On the other hand, Newsom himself and the Mayor of Los Angeles adopted a very different line - taking the sort of aggressive position that you would expect to be necessary within California according to the 'liberal coalitional' theory. The Mayor in particular has been challenging the Federal Administration to halt the raids which is just not going to happen
The pressure from the Right is not letting up. The Republican States are throwing their weight behind opposition to Democrat lawfare operations and the executive in Washington seems gung-ho to press whatever advantage they have harder, pushing their claims to the limit as we expected.
I am not into conspiracy or prepared to over-estimate the ability of politicians to co-ordinate on scale so I suspect that what was happening was more instinctive than thought through. The Californian Democrats have skin in the game of keeping their local coalition together and key components of it want action to support illegal immigrants.
On the other hand, the national Democrats do not have skin in the local game and have more to lose than gain by appearing to be the supporters of lawlessness, looting and rock-throwing. They need to keep their powder dry and wait for the Republicans to 'go too far' so that they can reach credible higher moral ground.

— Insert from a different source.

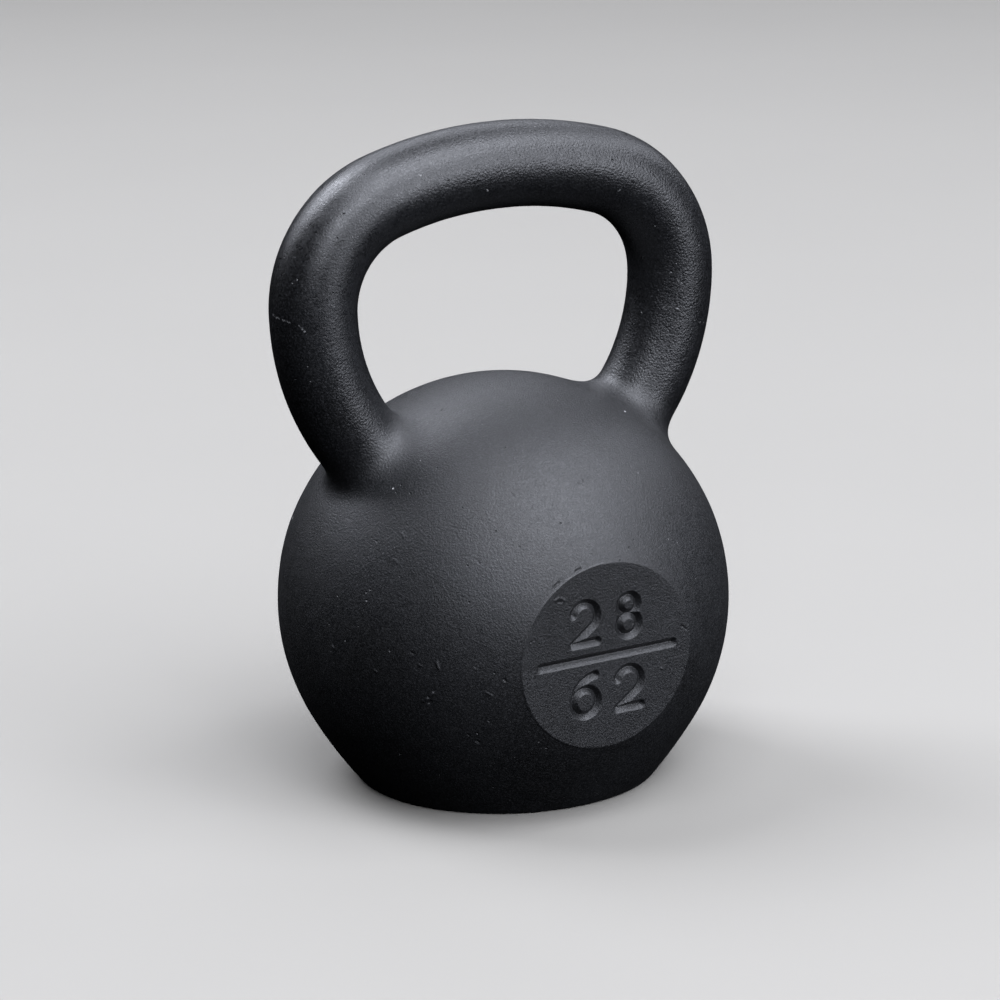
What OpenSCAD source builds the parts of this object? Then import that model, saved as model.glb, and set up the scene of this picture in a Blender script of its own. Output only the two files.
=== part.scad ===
// Kettlebell: an iron ball with a flat base and a flat number face, and a bent round handle
// whose two ends sit in blind sockets in the ball and are held by a fillet weld at each foot.
// Millimetres. The origin is the centre of the flat base, +Z is up, the handle's loop lies in
// the XZ plane and the number face looks towards -Y.

/* [Ball] */
// Diameter of the ball
ball_d = 191; // [180:1:200]
// Height of the ball's centre above the base
ball_z = 75.5; // [72:0.5:79]
// Angle below the ball's equator at which its side straightens out
skirt_start = 29; // [25:1:34]
// Radius of the straighter side that runs down to the base
skirt_r = 195; // [170:5:230]
// Radius of the edge round the flat base
base_edge_r = 3; // [2:0.5:5]

/* [Handle] */
// Diameter of the round bar
bar_d = 36; // [33:0.5:38]
// Overall height, from the base to the top of the handle
overall_h = 278; // [272:0.5:284]
// Radius of the bar's centreline along the top
crown_r = 180; // [165:5:200]
// Radius of the centreline at each top corner
corner_r = 47; // [45:1:51]
// Radius of the centreline of each leg
leg_r = 92; // [89:1:97]
// Length of each handle end inside the ball
spigot_l = 24; // [18:1:28]
// Gap between a handle end and its socket
socket_gap = 0.15; // [0.1:0.05:0.3]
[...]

From this perspective, the intervention by Trump forced the Democrats on the defensive and ensured that the more aggressive responses were contained but in such a way as to secure a local base and not cause too much direct damage nationally.
It is also interesting how Trump exploited its intervention to send a very right wing message on base-naming in his speech at Fort Bragg. The language was calculated to send the liberal media into a total hissy-fit with references to rioters as 'animals' and a 'foreign enemy' and speaking of liberating Los Angeles.
This speech may have triggered precisely the emotional result that we suggested Trump wanted and other executive comments in Washington have been driving the message that an insurrection is taking place (which is nonsense but which may be intended to create a self-fulfilling prophecy) so the 'cool' approach of national Democracy may be tested.
The intervention appears to have been a win for Trump but more as a step forward in a war of attrition Russian-style than as a major acquisition of political territory. What he is risking though is a split in military and law enforcement opinion which gets us one step more not towards fascism but to genuine insurrection and civil war.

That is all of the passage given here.